Cell C is tackling the post-paid contract market by buying out new customers’ contracts with their existing telecommunications supplier.The company has spent the past two years stabilising the business and gaining critical mass in the prepaid subscriber space, and is now planning to extend the gains it has made into the contract space.
Jose Dos Santos, CEO of Cell C, comments: “It’s fair to say we own a big chunk of the prepaid market,” he says. “And we can now go forward into the post-paid market.”
Cell C currently has about 4 485 sites on air nationally and is aiming to increase this by about 1 300 this year.
With the Cell C now operating nationwide, Vodacom now carries only about 8% of Cell C’s roaming voice traffic and 4% of its roaming data traffic.
The company expects more than 50% of its revenues to be from data within the next few years.
“We have about 4 000 LTE sites planned now,” says Dos Santos. “And every site we build will be built with fibre. We have almost half of the network now linked to fibre and won’t launch LTE until we can provide a really great throughput speed.”
Cell C’s data strategy is to build strong networks in the metropolitan areas and plans blanket coverage across the major metros.
“We are now ready to tackle the post-paid market.”
The single biggest problem for users in moving to a new network is the porting cost, and the company has solved this problem.
The other big obstacle is the contract, where telcos insist on cancellation notice and charges.
“We have launched a range of new products called Contract Buyout,” Dos Santos says. “We will give every user up to R10 000 to buy themselves out of their contract.”
Importantly, on the new Cell C contract, the company will guarantee not to increase prices within the terms of the contract.
Cell C’s prepaid saw 17% revenue growth in the first quarter of 2015, driving the company’s growth over the last year.
Contract spend, which accounts to about 35% of the company’s revenue, was flat year-on-year, says Robert Pasley, chief financial officer of Cell C.
While the contract market has not been a focus over the past year, Pasley says it will come under the spotlight in 2015.
Revenue from other services, generally low-margin services, declined 44% although Pasley points out this doesn’t have a big effect on the bottom line.
Incoming revenue has declined 18% since last year, largely as a result of the reduced mobile termination rates (MTR).
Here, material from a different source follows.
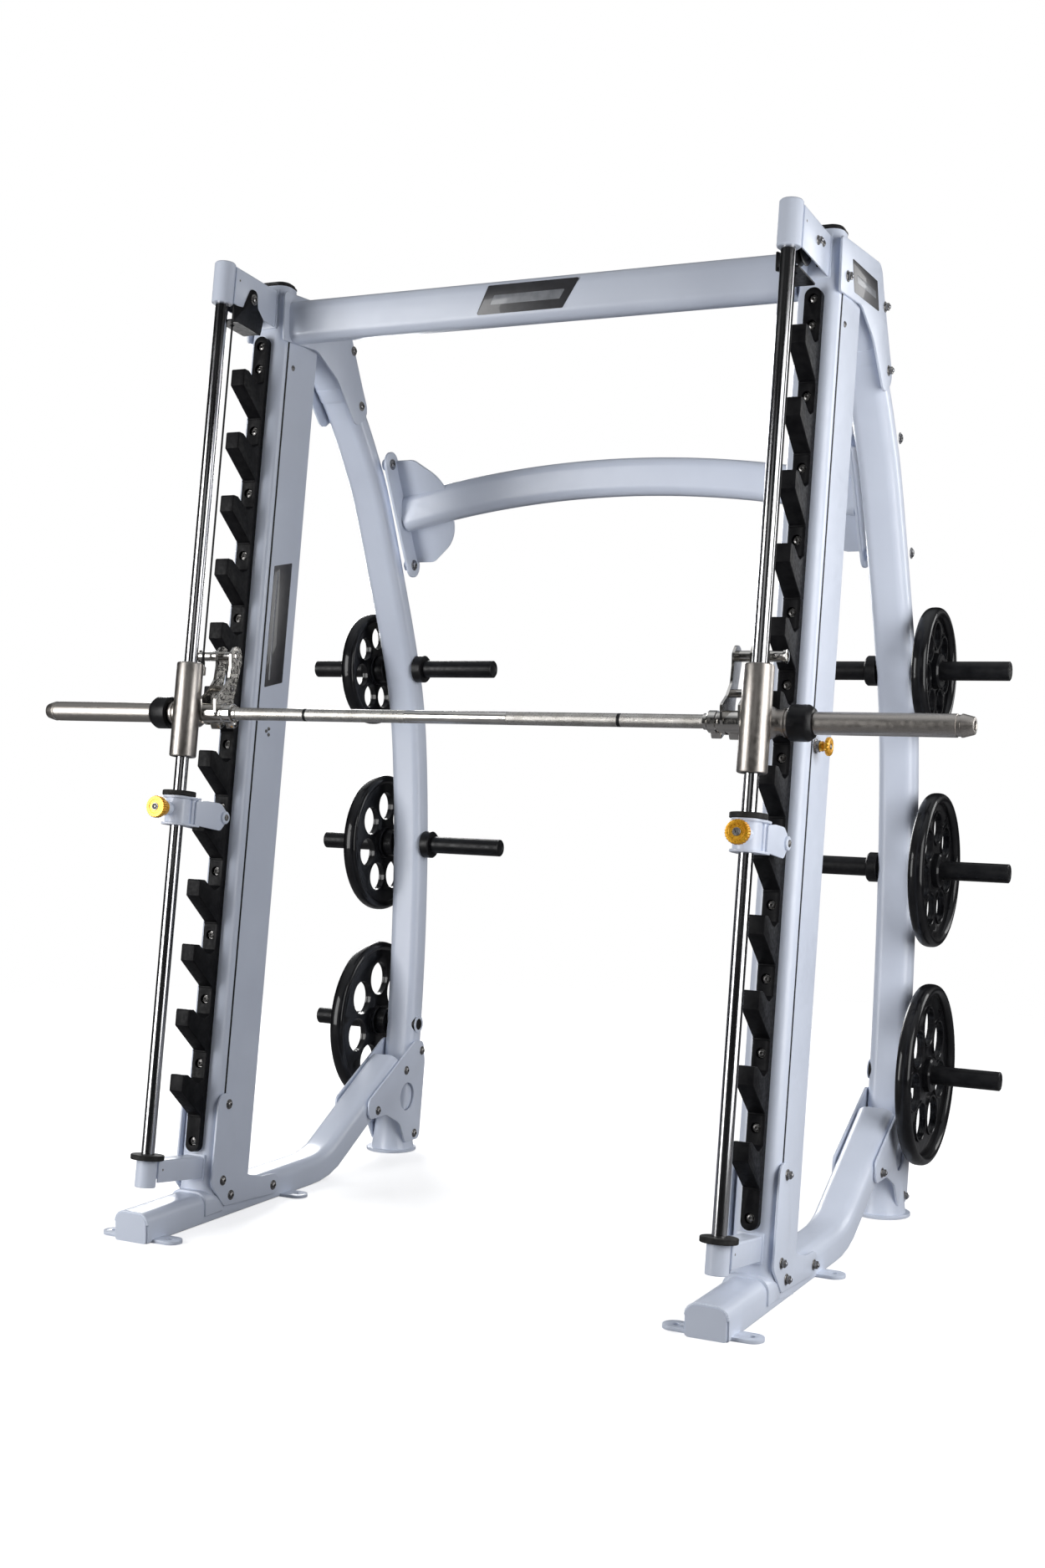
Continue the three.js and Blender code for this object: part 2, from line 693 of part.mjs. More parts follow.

Data traffic has seen a big growth since the first water of last year, at 44%, while the data revenue increased 59% over the period. The data revenue now represents more than 30% of total service revenue, Pasley says.
Cell C focused last year on putting the company back on an even footing, and the company reduced its direct expenditure by 17% year-on-year. This was largely driven by the lower MTR as well as less national roaming as more traffic is carried on Cell C’s own network.
A 4% reduction in operating expenditure has resulted from increased efficiencies in the operations, while network costs have been increased only marginally in relation to network improvements and a 6% increase in sites.
Subscribers grew substantially in the quarter, and Cell C now has 17,7-million prepaid and 2,2-million contract customers with 500 000 other subscribers.